Task description: Emit an exact copy of the lines running from the start of the records to the line containing "record = json.load(file)", both included.

Input records:
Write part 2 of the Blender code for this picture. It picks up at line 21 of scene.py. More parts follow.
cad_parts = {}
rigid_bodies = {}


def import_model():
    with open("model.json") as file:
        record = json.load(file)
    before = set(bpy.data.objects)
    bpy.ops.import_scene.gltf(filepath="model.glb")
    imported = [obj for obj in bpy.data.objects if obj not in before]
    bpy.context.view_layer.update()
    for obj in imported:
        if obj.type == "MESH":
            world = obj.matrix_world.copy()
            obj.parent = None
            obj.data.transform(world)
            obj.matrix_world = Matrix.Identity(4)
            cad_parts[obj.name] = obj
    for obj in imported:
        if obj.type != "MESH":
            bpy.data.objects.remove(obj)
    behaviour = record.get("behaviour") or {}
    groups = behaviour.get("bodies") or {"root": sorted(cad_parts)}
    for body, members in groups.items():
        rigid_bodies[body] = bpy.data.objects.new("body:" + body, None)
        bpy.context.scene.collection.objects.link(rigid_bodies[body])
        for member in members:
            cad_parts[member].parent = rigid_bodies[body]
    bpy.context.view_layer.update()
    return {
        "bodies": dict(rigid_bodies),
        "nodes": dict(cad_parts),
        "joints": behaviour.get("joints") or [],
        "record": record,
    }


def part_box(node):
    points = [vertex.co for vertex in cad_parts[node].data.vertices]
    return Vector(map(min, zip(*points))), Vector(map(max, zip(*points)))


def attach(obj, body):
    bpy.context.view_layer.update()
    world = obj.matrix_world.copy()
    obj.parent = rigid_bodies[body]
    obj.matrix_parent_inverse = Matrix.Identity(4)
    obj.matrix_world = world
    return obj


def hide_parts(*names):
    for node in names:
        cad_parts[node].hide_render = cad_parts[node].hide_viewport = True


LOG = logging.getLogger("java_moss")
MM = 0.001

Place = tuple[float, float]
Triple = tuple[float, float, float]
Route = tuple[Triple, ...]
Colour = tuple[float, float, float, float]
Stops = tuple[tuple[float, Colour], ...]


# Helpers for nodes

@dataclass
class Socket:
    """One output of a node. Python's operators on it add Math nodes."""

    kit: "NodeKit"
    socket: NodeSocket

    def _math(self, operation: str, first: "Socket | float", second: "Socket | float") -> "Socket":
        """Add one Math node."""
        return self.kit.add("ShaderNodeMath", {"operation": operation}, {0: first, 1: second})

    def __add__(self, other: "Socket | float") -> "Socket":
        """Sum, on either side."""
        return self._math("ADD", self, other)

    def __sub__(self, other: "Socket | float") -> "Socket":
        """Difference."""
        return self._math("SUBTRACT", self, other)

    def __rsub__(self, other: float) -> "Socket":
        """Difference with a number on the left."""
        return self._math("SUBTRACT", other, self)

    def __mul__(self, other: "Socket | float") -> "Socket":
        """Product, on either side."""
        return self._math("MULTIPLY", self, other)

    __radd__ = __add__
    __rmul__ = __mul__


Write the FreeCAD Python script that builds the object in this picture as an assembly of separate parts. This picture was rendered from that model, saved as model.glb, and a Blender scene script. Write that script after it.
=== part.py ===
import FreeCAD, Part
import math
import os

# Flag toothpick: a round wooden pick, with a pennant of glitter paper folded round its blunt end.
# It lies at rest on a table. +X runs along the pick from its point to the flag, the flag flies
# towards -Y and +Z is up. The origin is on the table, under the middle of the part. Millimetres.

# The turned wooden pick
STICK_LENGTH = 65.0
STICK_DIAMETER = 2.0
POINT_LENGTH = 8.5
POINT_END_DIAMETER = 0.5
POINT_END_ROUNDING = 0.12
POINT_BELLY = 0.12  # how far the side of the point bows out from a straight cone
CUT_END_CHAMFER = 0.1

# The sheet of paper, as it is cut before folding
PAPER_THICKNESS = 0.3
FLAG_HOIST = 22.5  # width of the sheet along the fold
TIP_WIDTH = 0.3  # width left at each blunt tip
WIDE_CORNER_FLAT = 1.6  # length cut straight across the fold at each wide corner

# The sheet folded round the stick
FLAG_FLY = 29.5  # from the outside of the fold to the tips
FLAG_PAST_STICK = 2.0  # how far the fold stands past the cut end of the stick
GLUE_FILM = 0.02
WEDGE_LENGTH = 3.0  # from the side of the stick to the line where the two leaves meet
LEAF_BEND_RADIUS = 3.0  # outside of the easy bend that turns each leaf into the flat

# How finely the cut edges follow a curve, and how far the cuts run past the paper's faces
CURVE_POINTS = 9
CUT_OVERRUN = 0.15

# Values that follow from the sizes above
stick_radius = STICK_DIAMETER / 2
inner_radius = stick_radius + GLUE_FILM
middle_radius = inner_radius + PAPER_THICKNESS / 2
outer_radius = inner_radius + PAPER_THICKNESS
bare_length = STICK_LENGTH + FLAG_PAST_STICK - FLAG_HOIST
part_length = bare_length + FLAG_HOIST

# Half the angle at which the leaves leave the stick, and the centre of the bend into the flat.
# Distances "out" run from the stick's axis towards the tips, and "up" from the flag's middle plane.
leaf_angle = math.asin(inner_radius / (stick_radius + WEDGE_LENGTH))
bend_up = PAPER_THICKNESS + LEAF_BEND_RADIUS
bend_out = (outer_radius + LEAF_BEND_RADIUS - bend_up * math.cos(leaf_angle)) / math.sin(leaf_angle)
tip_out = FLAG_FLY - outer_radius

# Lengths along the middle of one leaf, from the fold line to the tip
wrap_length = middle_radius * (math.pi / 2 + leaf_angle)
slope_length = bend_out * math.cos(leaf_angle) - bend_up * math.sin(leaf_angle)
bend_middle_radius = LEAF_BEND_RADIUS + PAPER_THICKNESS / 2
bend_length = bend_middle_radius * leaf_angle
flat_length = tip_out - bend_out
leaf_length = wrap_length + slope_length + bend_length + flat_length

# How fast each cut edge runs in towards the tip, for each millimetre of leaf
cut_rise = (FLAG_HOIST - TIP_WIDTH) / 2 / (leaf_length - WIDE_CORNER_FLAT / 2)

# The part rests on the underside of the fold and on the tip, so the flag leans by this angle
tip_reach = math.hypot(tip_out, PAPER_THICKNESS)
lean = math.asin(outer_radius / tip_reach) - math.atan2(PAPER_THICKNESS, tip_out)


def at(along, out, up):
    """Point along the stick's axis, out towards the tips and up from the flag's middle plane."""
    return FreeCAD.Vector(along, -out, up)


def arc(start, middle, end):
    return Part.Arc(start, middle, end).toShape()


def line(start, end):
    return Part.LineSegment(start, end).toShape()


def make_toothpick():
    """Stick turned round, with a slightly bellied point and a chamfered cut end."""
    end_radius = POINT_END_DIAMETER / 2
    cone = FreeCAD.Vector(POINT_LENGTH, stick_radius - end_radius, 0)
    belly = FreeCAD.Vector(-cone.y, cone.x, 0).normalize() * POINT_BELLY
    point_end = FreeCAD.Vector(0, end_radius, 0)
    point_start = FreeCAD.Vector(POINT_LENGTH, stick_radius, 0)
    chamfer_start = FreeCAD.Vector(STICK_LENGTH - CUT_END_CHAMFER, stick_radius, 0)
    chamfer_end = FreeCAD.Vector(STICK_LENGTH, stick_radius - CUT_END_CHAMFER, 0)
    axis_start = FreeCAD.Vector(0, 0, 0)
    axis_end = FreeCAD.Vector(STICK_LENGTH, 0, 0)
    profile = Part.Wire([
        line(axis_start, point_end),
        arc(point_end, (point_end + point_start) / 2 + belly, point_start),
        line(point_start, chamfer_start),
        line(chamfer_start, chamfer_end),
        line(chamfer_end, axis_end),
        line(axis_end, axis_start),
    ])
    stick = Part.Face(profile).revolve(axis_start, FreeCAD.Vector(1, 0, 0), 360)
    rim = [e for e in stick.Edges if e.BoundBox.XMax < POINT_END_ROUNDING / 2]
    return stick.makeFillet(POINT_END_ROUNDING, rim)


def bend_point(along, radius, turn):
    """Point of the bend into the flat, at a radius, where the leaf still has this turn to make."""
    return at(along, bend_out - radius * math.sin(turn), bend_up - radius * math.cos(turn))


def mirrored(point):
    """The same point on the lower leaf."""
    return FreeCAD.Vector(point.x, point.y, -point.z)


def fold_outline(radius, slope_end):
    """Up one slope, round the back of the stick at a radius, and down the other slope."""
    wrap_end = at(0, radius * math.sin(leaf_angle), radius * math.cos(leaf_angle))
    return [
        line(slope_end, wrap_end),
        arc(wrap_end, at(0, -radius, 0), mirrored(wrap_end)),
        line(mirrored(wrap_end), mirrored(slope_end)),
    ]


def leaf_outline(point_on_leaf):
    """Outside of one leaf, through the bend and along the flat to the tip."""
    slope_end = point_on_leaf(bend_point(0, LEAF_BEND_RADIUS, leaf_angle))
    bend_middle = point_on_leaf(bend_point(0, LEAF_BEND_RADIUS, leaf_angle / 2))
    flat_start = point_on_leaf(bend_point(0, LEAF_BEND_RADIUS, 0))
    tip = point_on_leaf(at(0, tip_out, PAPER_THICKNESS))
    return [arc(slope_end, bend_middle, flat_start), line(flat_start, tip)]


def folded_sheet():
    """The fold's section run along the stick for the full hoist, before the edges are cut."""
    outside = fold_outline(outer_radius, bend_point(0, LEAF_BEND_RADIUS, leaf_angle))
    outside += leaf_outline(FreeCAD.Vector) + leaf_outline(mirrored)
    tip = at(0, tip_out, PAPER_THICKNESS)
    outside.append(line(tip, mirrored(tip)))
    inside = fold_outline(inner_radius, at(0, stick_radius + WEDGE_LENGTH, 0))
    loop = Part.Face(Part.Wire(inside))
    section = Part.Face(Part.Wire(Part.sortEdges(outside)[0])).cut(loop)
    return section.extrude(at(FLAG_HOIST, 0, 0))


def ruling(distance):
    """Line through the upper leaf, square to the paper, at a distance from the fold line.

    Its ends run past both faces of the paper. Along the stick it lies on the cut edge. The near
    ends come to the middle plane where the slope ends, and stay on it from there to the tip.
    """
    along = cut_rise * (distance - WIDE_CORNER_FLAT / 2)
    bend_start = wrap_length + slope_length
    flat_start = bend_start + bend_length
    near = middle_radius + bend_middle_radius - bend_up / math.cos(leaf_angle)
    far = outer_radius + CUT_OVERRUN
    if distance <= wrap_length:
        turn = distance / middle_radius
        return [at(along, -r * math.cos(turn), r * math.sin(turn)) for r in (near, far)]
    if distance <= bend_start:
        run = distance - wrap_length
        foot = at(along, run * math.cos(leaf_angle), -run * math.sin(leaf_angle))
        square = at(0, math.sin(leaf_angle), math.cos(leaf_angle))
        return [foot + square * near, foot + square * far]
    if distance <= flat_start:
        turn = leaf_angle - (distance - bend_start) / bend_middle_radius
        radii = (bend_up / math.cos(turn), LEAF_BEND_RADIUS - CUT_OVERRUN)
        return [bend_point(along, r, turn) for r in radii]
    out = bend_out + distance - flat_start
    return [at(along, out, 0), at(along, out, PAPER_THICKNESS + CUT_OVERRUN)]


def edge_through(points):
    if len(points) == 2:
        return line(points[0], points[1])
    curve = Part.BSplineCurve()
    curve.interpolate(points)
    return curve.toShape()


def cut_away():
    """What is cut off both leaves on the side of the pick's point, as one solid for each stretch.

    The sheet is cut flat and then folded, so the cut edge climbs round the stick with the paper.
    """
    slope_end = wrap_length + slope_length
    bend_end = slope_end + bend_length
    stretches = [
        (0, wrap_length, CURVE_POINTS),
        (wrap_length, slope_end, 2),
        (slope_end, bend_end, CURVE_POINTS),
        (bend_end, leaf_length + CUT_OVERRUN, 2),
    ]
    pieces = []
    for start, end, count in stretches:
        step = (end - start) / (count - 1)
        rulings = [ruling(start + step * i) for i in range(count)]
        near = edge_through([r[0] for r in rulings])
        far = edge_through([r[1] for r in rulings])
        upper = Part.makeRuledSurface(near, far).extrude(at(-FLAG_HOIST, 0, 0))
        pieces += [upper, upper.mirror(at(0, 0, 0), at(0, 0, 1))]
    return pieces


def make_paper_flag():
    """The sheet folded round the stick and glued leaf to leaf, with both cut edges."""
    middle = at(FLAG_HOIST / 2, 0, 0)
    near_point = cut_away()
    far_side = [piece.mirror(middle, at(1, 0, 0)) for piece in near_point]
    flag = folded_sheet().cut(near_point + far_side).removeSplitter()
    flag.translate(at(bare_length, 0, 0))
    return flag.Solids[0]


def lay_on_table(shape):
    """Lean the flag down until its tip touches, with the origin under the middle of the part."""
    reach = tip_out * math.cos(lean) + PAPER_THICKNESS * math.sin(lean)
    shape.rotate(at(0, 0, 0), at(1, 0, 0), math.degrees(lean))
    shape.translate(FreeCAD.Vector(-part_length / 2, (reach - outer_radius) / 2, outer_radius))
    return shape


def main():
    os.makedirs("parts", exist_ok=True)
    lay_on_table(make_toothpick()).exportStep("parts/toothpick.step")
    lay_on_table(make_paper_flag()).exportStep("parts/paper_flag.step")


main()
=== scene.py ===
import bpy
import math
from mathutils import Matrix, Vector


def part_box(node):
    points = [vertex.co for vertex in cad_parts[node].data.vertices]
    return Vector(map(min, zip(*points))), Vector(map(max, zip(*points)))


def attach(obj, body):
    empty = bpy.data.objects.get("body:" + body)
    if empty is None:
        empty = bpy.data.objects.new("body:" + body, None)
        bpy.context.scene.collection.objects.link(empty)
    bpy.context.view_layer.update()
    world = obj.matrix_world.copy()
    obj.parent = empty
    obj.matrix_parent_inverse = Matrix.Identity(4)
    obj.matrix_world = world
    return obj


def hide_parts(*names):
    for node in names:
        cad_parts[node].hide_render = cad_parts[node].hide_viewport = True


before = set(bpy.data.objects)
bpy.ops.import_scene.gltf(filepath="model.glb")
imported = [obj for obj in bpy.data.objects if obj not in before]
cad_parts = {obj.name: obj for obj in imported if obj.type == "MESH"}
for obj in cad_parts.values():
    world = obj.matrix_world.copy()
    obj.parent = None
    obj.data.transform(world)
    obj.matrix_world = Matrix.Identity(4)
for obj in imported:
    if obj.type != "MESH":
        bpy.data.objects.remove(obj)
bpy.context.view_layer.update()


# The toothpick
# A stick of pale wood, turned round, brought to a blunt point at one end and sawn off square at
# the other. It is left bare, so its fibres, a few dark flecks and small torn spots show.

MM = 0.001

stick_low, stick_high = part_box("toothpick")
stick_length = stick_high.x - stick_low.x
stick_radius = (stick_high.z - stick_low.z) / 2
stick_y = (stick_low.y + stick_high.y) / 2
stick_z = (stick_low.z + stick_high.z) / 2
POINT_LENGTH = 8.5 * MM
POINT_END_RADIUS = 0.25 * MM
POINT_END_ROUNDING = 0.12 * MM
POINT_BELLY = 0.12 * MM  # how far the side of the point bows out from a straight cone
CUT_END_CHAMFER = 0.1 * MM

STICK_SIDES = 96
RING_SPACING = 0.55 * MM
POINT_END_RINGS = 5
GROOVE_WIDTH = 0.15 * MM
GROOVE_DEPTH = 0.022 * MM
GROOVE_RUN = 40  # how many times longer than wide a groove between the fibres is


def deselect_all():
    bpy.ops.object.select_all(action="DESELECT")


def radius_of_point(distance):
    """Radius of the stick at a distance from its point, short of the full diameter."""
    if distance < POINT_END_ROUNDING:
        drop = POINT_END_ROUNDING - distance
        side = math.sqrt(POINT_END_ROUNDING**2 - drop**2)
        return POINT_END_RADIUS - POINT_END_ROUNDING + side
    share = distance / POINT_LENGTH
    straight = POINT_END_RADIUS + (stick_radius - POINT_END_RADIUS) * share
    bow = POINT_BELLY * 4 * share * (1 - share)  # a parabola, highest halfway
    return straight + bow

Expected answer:
Write part 2 of the Blender code for this picture. It picks up at line 21 of scene.py. More parts follow.
cad_parts = {}
rigid_bodies = {}


def import_model():
    with open("model.json") as file:
        record = json.load(file)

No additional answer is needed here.